Para além de funcionar como oficina, o espaço localizado na casa de Otília Marques é também um museu de latoaria, integrando o roteiro turístico da cidade de Tomar, mais uma ideia do seu pai. Ao longo da sua vida, a artífice teve outras experiências profissionais, trabalhou num café e numa peixaria, mas nunca deixou de fazer latoaria, que hoje é a sua única ocupação.

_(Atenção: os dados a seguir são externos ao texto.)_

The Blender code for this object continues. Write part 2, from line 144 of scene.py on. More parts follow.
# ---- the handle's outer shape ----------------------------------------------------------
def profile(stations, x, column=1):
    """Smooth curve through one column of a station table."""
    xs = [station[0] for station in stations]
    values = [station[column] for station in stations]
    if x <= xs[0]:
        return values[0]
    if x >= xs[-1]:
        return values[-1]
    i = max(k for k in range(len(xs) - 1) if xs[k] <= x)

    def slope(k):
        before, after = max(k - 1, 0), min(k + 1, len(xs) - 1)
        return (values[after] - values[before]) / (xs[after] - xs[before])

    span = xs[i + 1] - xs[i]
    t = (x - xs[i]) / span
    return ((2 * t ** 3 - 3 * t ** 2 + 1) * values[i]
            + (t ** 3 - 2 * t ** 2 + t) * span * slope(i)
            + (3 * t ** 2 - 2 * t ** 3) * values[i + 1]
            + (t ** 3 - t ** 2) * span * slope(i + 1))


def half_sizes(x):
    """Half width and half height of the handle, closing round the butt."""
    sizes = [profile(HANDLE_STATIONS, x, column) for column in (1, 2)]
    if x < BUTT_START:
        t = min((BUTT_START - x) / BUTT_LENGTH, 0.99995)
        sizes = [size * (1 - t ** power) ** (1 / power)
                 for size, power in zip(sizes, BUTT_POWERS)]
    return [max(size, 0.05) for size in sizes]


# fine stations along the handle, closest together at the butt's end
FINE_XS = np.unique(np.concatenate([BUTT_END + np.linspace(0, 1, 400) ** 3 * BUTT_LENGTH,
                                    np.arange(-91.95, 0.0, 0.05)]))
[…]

Otília Marques gosta de aplicar a história e a cultura de Tomar naquilo que vai fazendo em latoaria, nomeadamente bijuteria em latão, cobre ou folha de Flandres. Também faz as coroas que encimam os tabuleiros da emblemática Festa dos Tabuleiros. É ainda a única pessoa na cidade que faz as panelas das fatias de Tomar, doce conventual da cidade. “Já há muito tempo que não faço porque é muito minucioso. O meu pai dizia que quem sabia fazer a panela tinha a licenciatura em latoaria”, recorda.

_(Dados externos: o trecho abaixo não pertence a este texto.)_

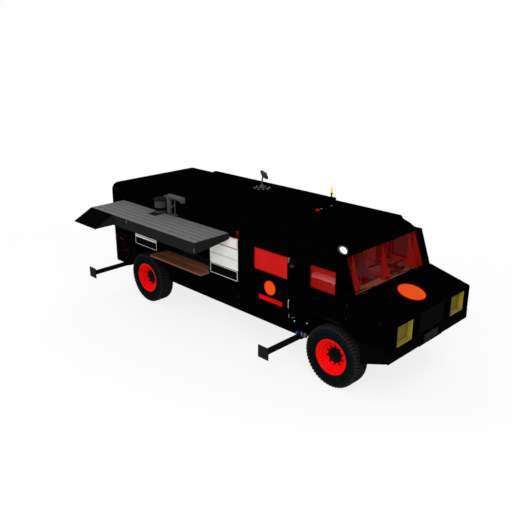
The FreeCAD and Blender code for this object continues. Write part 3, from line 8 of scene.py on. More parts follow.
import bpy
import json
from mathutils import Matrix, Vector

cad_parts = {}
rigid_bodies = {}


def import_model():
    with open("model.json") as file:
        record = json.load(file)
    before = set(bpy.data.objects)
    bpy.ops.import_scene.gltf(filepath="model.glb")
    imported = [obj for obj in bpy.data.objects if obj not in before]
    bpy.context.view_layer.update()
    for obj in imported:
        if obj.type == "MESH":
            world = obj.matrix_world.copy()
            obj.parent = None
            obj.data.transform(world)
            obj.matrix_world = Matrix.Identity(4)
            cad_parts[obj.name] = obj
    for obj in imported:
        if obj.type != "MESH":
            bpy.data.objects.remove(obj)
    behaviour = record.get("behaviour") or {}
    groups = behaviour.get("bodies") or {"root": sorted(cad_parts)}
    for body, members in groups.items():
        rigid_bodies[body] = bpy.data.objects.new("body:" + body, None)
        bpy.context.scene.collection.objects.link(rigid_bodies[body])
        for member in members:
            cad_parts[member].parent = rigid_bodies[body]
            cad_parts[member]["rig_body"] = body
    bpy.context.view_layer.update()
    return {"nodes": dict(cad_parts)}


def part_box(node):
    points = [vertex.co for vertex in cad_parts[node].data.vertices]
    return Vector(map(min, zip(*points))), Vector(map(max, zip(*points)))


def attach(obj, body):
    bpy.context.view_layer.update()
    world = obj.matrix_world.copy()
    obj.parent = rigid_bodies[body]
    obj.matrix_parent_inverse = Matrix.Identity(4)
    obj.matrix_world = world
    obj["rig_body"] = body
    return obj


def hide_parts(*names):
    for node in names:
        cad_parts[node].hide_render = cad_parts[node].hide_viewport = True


bl_info = {
    "name": "Food truck looks",
    "version": (1, 0, 0),
    "blender": (4, 5, 0),
    "location": "3D View > Sidebar > Food truck",
    "description": "Finishes, trim, padded seats and stage of a food truck, round its CAD frame",
    "category": "Object",
}

import json
import math
from contextlib import contextmanager

import bmesh
import bpy
from bpy.props import FloatProperty, FloatVectorProperty, IntProperty, PointerProperty
from mathutils import Matrix, Vector

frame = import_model()

X, Y, Z = Vector((1, 0, 0)), Vector((0, 1, 0)), Vector((0, 0, 1))


def centre(node):
    """The middle of a CAD node's box."""
    low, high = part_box(node)
    return (low + high) / 2


REAR_HUB = centre("rear_right_tyre")
ORIGIN = Vector((REAR_HUB.x, (REAR_HUB.y + centre("rear_left_tyre").y) / 2, 0))


def span(node):
    """Lowest and highest corner of a CAD node in the truck's datum."""
    low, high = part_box(node)
    return low - ORIGIN, high - ORIGIN


# Sizes read from the frame.
WHEELBASE = centre("front_right_tyre").x - REAR_HUB.x
HUB_HEIGHT = REAR_HUB.z
HALF = span("cab_frame")[1].y
TAIL = span("rear_wall")[0].x
NOSE = span("front_fascia")[1].x
ROOF = span("roof_shell")[1].z
ROOF_JOINT = span("roof_shell")[0].z
TYRE_RADIUS = span("rear_right_tyre")[1].z - HUB_HEIGHT
TYRE_HALF = (span("rear_right_tyre")[1].y - span("rear_right_tyre")[0].y) / 2
RIM_RADIUS = span("rear_right_rim")[1].z - HUB_HEIGHT
# Sizes that the frame's boxes don't show.
ROOF_ROLL = 0.165
FLOOR = 1.245
HATCH_REAR, HATCH_FRONT, HATCH_LOW, HATCH_HIGH = 0.455, 2.154, 1.292, 2.105
AWNING_REACH = 0.864
FLUE_X, NOTCH_HALF = 0.730, 0.134
SPRING_Y = 0.435
NUT_CIRCLE = 0.172
ROOF_SEAMS = (0.25, 1.10, 1.97, 2.82, 3.84)
WALL_SEAMS = (1.11, 1.966, 2.818)
KNEE_TOP, KNEE_LOW, SKIRT_HALF, SKIRT_LOW = 1.140, 0.790, HALF - 0.167, 0.620
GLINT_ON = Vector((5.2292, -1.0016, 2.4436))
WHEELS = [("rear_right", 0, -1), ("front_right", WHEELBASE, -1),
          ("rear_left", 0, 1), ("front_left", WHEELBASE, 1)]


# ------------------------------------------------------------------ user settings

def colour(name, description, default):
    return FloatVectorProperty(name=name, description=description, default=default, size=3,
                               min=0, max=1, subtype="COLOR")


def length(name, description, default, low=0.0, high=1.0):
    return FloatProperty(name=name, description=description, default=default, min=low, max=high,
                         subtype="DISTANCE", unit="LENGTH")


class TruckColours(bpy.types.PropertyGroup):
    """Colours of the truck's finishes."""
    body: colour("Body", "Satin paint of the body panels", (0.0005, 0.0006, 0.0006))
    chassis: colour("Chassis", "Matt paint of rails, axles and beams", (0.0035, 0.0035, 0.0038))
    rim: colour("Rims", "Enamel of the wheels", (0.80, 0.003, 0.003))
    sidewall: colour("Sidewall", "Rubber of the tyre walls", (0.0006, 0.0048, 0.0048))
    tread: colour("Tread", "Rubber of the tread", (0.0055, 0.0055, 0.006))
    glass: colour("Glass", "Tint of the panes", (0.60, 0.010, 0.008))
    awning: colour("Awning", "Ribbed sheet of the serving flap", (0.126, 0.126, 0.128))
    timber: colour("Timber", "Oiled boards of counter and dashboard", (0.262, 0.100, 0.052))
    boards: colour("Boards", "Enamel of the sign boards", (0.80, 0.80, 0.78))
    lamps: colour("Lamp trays", "Reflecting paint of the lamp trays", (0.36, 0.30, 0.028))
    badge: colour("Badge", "Plain discs on hood and door", (0.78, 0.075, 0.012))
    stripe: colour("Stripe", "Plain bar on the side door and the marker strip",
                   (0.55, 0.004, 0.003))


class TruckSizes(bpy.types.PropertyGroup):
    """Sizes of the trim."""
    edge: length("Panel edge", "Rounding of the panels' edges", 0.004)
    seam: length("Seam bead", "Radius of the sealing beads on the joints", 0.0045)
    rivet: length("Rivet", "Radius of a rivet head", 0.0075)
    rib_pitch: length("Awning rib pitch", "Distance from one rib of the awning to the next", 0.140,
                      0.03)
    groove: length("Awning groove", "Width of the grooves between the ribs", 0.018, 0.004)
    tread_blocks: IntProperty(name="Tread blocks", description="Blocks round each tyre", default=54,
                              min=20)
    wheel_nuts: IntProperty(name="Wheel nuts", description="Nuts on each rim", default=10, min=4)


# ------------------------------------------------------------------ modelling by hand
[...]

Há três anos, Otília Marques passou por uma fase mais complicada, quando o irmão morreu repentinamente, vítima de uma embolia pulmonar. “Estive de luto durante muito tempo, foi um choque, ainda hoje penso nisso”, refere. Apesar da tristeza que sentia, nunca deixou de fazer latoaria. “Já tinha tido uma depressão antes e quem me ajudou foi o meu irmão, ele dizia para eu ir para a oficina para me distrair e a verdade é que me ajudou. Lembrei-me disso no luto e dediquei-me muito à latoaria”, conta.
Hoje, Otília Marques diz que se sente muito feliz e que o trabalho que faz é uma forma de preservar a tradição da família. “Quando estou na oficina, sinto que eles estão comigo”, afirma, acrescentando que adora trabalhar a ouvir música e que gosta de ir à biblioteca requisitar livros de História, sendo a cultura antiga outra grande paixão.
Oficina aberta ao público
A nova oficina de cestaria e latoaria de Tomar, localizada no Convento de São Francisco, está aberta ao público de terça a sexta-feira das 10h00 às 13h00 e aos sábados das 10h00 às 13h00 e das 14h00 às 17h00. A inauguração contou com a presença do presidente da câmara, Hugo Cristóvão, e da vice-presidente com o pelouro da cultura, Filipa Fernandes, entre outras personalidades. Para o futuro está previsto a realização de aulas e workshops no local, assim como a integração de outros artesãos.